Nachdem Istanbuls Bürgermeister Ekrem İmamoğlu und nahezu sein gesamtes Team festgenommen wurden, richtet sich der Blick der Behörden jetzt auf Journalistinnen und Journalisten. Einige bekannte Stimmen werden beschuldigt, regelmäßig Geld von der Stadtverwaltung erhalten zu haben. Die Staatsanwaltschaft verweist auf Aussagen von Kronzeugen und auf Telefonverbindungsdaten. In der Türkei tauchen solche Vorwürfe meist zuerst in regierungsnahen Medien auf – was oft ein sicheres Zeichen dafür ist, dass am nächsten Tag die Polizei vor der Tür steht. So auch diesmal: In der Akşam Gazetesi wurde unter der Schlagzeile „İmamoğlus Medien GmbH“ erstmals Ruşens Name genannt. Zehn bekannte Journalistinnen und Journalisten sollen laut Bericht in ständigem telefonischen Kontakt mit einem städtischen Beamten gestanden haben. Bei Ruşen hieß es, er habe sich elf Mal zur selben Uhrzeit und am selben Ort mit dieser Person getroffen – abends.

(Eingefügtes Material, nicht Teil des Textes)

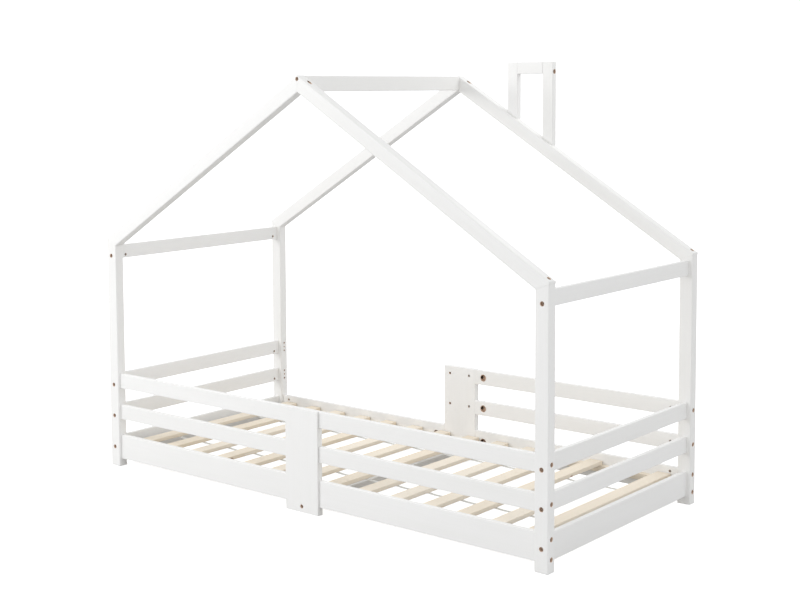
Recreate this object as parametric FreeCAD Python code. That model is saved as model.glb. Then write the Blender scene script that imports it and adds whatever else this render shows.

Ruşen reagierte umgehend mit einer Livesendung. Er habe den genannten Beamten noch nie gehört, gehe abends nach der Arbeit nach Hause und treffe sich mit niemandem, erklärte er. Aber was ist mit den Telefonverbindungsdaten? Mit dieser Frage im Kopf ging Ruşen letzten Sonntag ins Stadion, zu einem Spiel seines Vereins Galatasaray – und plötzlich dämmerte ihm, was passiert war: Die Polizei hatte keine abgehörten Gespräche, sondern lediglich sogenannte HTS (Historical Traffici Search)-Daten – also Verbindungsnachweise, die zeigen, dass zwei Mobiltelefone zur selben Zeit am selben Ort eingeloggt sind. Bei näherer Recherche stellte sich heraus: Die Person, mit der er angeblich regelmäßig in Kontakt stand, war wie er Galatasaray-Fan – und zur selben Zeit am selben Ort: im Stadion. Offenbar hatte die Polizei Erkenntnisse, dass beide Mobiltelefone bei denselben Spielen im selben Stadion eingeloggt waren – und das als geheime Treffen gewertet. Ruşen trat nach dem Spiel sofort vor die Kamera und erklärte: „Schaut euch einfach den Spielplan an – dann versteht ihr’s.“
Auch die anderen betroffenen Journalistinnen und Journalisten wiesen die Vorwürfe entschieden zurück. Ruşen beendete seine Sendung mit den Worten: „Angeblich steht morgen früh bei Sonnenaufgang eine Operation bevor. Wenn ich verhaftet werde, gehe ich mit Würde ins Gefängnis.“
Ein „ganz gewöhnliches“ Beispiel dafür, wie Journalismus in der Türkei heute überhaupt noch möglich ist…
Ruşen ist noch auf freiem Fuß – doch die Sorge vor einem Klopfen im Morgengrauen ist für viele Journalistinnen und Journalisten längst zu einer realen Bedrohung geworden.